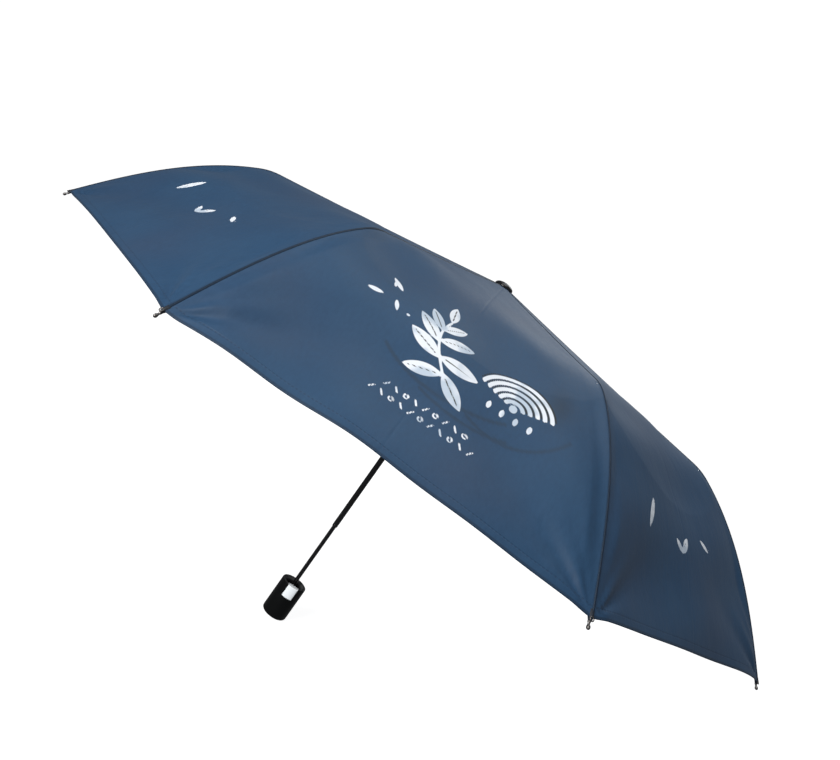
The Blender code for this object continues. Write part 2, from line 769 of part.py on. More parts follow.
def assemble(collection):
    """Hangs every piece from the empty of its moving body."""

    def piece(name):
        return collection.objects[name]

    def on_axis(z):
        return Matrix.Translation((0, 0, z))

    def in_rib(number, pivot):
        return rib_turn(number) @ on_axis(CROWN_Z + pivot.y) @ Matrix.Translation((pivot.x, 0, 0))

    handle = joint_empty("handle_base", on_axis(0), None, collection)
    for name in ("handle_shell", "handle_collar", "handle_core", "handle_end_cap"):
        hang(piece(name), handle)
    for name in ("lower_tube", "shaft_spring", "button_spring"):
        hang(piece(name), handle)
    button = joint_empty("button_slide", button_place(), handle, collection)
    hang(piece("release_button"), button)
    middle = joint_empty("lower_slide", on_axis(CROWN_Z + MIDDLE_TUBE[3]), handle, collection)
    hang(piece("middle_tube"), middle)
    crown = joint_empty("upper_slide", on_axis(CROWN_Z + TOP_TUBE[3]), middle, collection)
    for name in ("top_tube", "crown_notch", "crown_wire", "crown_cap"):
        hang(piece(name), crown)
    runner = joint_empty("runner_slide", on_axis(CROWN_Z + PIVOT_RUNNER.y), crown, collection)
    for name in ("runner", "runner_wire"):
        hang(piece(name), runner)
    for number in range(1, RIB_COUNT + 1):
        hang(piece(f"canopy_gore_{number}"), crown)
        parent = crown
        for name, pivot in (("top_rib", PIVOT_CROWN), ("middle_rib", PIVOT_TOP), ("outer_rib", PIVOT_KINK)):
            hinge = joint_empty(f"{name}_hinge_{number}", in_rib(number, pivot), parent, collection)
            hang(piece(f"{name}_{number}"), hinge)
            parent = hinge
        hinge = joint_empty(f"stretcher_hinge_{number}", in_rib(number, PIVOT_RUNNER), runner, collection)
        hang(piece(f"stretcher_{number}"), hinge)


def main():
    clear_scene()
    collection = make_collection(COLLECTION)
    cutters = make_collection(CUTTERS)

    cloth = make_material("navy_cloth", (0.020, 0.052, 0.105), 0.0, 0.60)
    plastic = make_material("black_plastic", (0.012, 0.012, 0.013), 0.0, 0.38)
    dark_plastic = make_material("dark_plastic", (0.020, 0.020, 0.022), 0.0, 0.50)
    black_metal = make_material("black_metal", (0.010, 0.010, 0.011), 0.6, 0.30)
    steel = make_material("steel", (0.55, 0.56, 0.58), 1.0, 0.32)
    silver = make_material("silver_button", (0.78, 0.80, 0.82), 0.8, 0.28)

    make_handle(collection, cutters, plastic, dark_plastic)
    make_button(collection, silver, steel)
    make_shaft(collection, black_metal, steel)
    make_crown(collection, cutters, dark_plastic, steel, black_metal)
    make_runner(collection, cutters, dark_plastic, steel)
    make_ribs(collection, steel)
    make_cover(collection, cloth)
    assemble(collection)


main()
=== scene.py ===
"""Looks of the compact folding umbrella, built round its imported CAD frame.

Units are metres in the row frame: the shaft lies along +Z and the handle's flat end is at the origin.
The cover is drawn as half gores in three sections, one for each rib section that carries them. They meet
along shared edges, so that the cover is one curved sheet when open, and each folds away with its rib.
"""

import math

import bmesh
import bpy
import numpy as np
from mathutils import Matrix, Vector


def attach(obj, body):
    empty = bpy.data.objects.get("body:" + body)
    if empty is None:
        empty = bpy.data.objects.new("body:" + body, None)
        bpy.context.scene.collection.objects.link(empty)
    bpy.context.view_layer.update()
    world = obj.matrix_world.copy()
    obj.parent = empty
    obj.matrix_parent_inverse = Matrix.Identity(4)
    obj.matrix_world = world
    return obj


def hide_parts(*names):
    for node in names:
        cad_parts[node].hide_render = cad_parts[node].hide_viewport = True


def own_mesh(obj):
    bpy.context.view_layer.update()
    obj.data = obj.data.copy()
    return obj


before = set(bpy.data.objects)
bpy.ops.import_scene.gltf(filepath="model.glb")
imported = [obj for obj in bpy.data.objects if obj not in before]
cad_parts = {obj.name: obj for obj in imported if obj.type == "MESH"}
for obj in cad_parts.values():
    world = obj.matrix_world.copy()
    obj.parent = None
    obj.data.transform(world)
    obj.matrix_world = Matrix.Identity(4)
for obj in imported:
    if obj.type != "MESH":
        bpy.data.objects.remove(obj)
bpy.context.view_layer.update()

# ---------------------------------------------------------------- dimensions shared with the CAD
RIB_COUNT = 8
GORE_ANGLE = 2 * math.pi / RIB_COUNT
CROWN_Z = 0.5330
CORNER_R = 0.4850
CORNER_DROP = 0.2050
KINK_R = 0.3210
KINK_DROP = 0.0575
OUTER_BULGE = 0.0125
OUTER_SKEW = 0.28
HOLE_R = 0.0055
TOP_JOINT = 0.1700
TIP_REACH = 0.0070
HEM_ARCH = 0.0022
HANDLE_LENGTH = 0.0512
HANDLE_R = 0.0178
SHELL_WALL = 0.0022
TOP_EDGE = 0.0014
FOOT_EDGE = 0.0036
FOOT_BORE_R = 0.0132
FOOT_LIP = 0.0045
COLLAR_R = 0.0153
FUNNEL_R = 0.0105
COLLAR_FOOT = 0.0405
CORE_R = 0.0060
CAP_R = 0.0130
CAP_TOP = 0.0052
BUTTON_TURN = math.radians(10)
BUTTON_WIDTH = 0.0150
BUTTON_FOOT = 0.0332
GAP = 0.0003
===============
Challenge >> Only the lines from the one holding "parent = hinge" through the one holding "obj.matrix_world = world" are wanted; retype them exactly.

Response >>
            parent = hinge
        hinge = joint_empty(f"stretcher_hinge_{number}", in_rib(number, PIVOT_RUNNER), runner, collection)
        hang(piece(f"stretcher_{number}"), hinge)


def main():
    clear_scene()
    collection = make_collection(COLLECTION)
    cutters = make_collection(CUTTERS)

    cloth = make_material("navy_cloth", (0.020, 0.052, 0.105), 0.0, 0.60)
    plastic = make_material("black_plastic", (0.012, 0.012, 0.013), 0.0, 0.38)
    dark_plastic = make_material("dark_plastic", (0.020, 0.020, 0.022), 0.0, 0.50)
    black_metal = make_material("black_metal", (0.010, 0.010, 0.011), 0.6, 0.30)
    steel = make_material("steel", (0.55, 0.56, 0.58), 1.0, 0.32)
    silver = make_material("silver_button", (0.78, 0.80, 0.82), 0.8, 0.28)

    make_handle(collection, cutters, plastic, dark_plastic)
    make_button(collection, silver, steel)
    make_shaft(collection, black_metal, steel)
    make_crown(collection, cutters, dark_plastic, steel, black_metal)
    make_runner(collection, cutters, dark_plastic, steel)
    make_ribs(collection, steel)
    make_cover(collection, cloth)
    assemble(collection)


main()
=== scene.py ===
"""Looks of the compact folding umbrella, built round its imported CAD frame.

Units are metres in the row frame: the shaft lies along +Z and the handle's flat end is at the origin.
The cover is drawn as half gores in three sections, one for each rib section that carries them. They meet
along shared edges, so that the cover is one curved sheet when open, and each folds away with its rib.
"""

import math

import bmesh
import bpy
import numpy as np
from mathutils import Matrix, Vector


def attach(obj, body):
    empty = bpy.data.objects.get("body:" + body)
    if empty is None:
        empty = bpy.data.objects.new("body:" + body, None)
        bpy.context.scene.collection.objects.link(empty)
    bpy.context.view_layer.update()
    world = obj.matrix_world.copy()
    obj.parent = empty
    obj.matrix_parent_inverse = Matrix.Identity(4)
    obj.matrix_world = world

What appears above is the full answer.